The Remaining Claims
Nwaigwe next challenges the summary judgment on his remaining claims, arguing the defendants failed to negate the existence of a misrepresentation. We disagree. The summary judgment evidence plainly establishes that Eckert and Prudential made no affirmative misstatements about the policy.2
It being established by the record that no affirmative acts of deceptive conduct were committed by Prudential or Eckert, the judgment of the trial court is AFFIRMED.
I respectfully dissent to the granting of the motion for rehearing because I believe the defendants were required to show that they had discussed the vacancy clause with Nwaigwe, or at least to show that they had provided it to him in writing, to prevail on a motion for summary judgment.
1. It is also worth mentioning that in both cases the plaintiffs chose not to sue for breach of contract. Although we find no tort duty arising under these facts, there are certainly contract issues involved. We do not address the contract issues here because they have not been raised.

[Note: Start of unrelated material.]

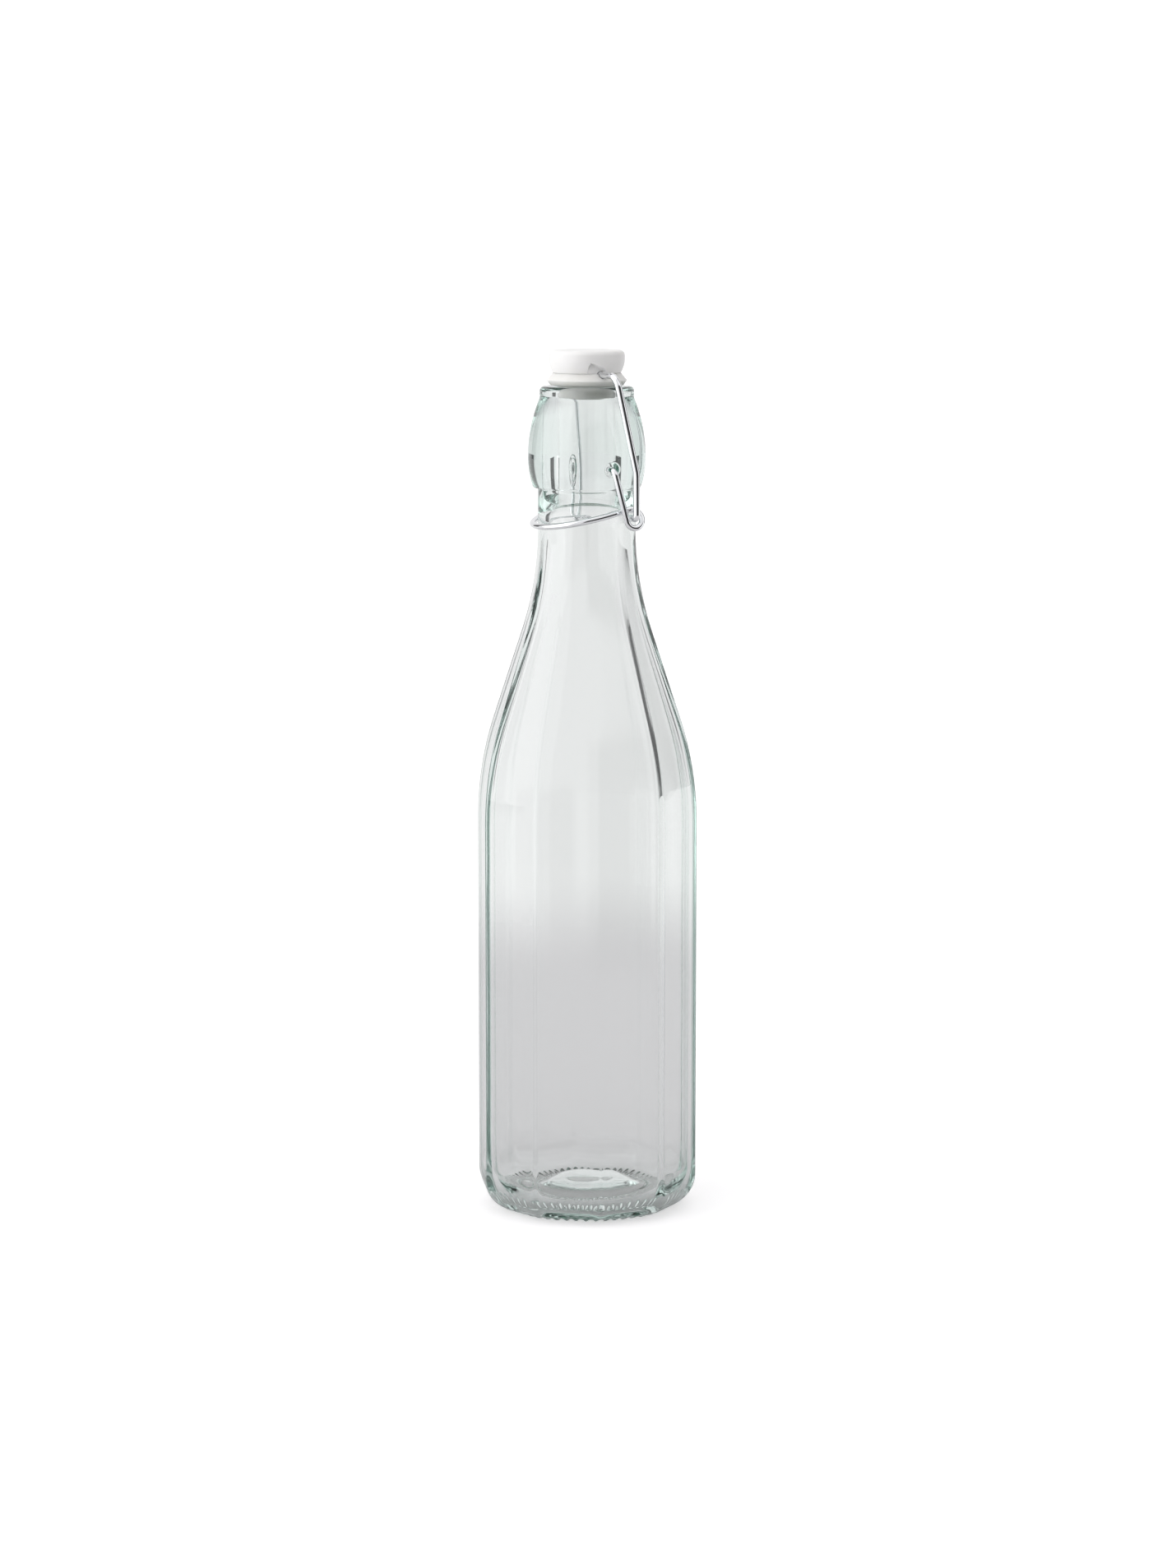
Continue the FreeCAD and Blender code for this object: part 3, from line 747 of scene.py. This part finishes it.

2. Nwaigwe asserts there are several discrepancies between the application and the policy, e.g., whether Standard Time applies during Daylight Savings Time. These discrepancies, however, do not raise genuine issues of material fact about the defendants' misrepresentation of the vacancy clause. Nwaigwe also argues his policy was not properly identified. Because the defendants provided an authenticated copy of the policy pertaining to Nwaigwe's claim, we disagree with his argument.
Opinion by: PAUL W. GREEN, Justice.
SARAH B. DUNCAN, Justice, concurring in the judgment only. Dissenting opinion by: ALMA L. LÓPEZ, Justice.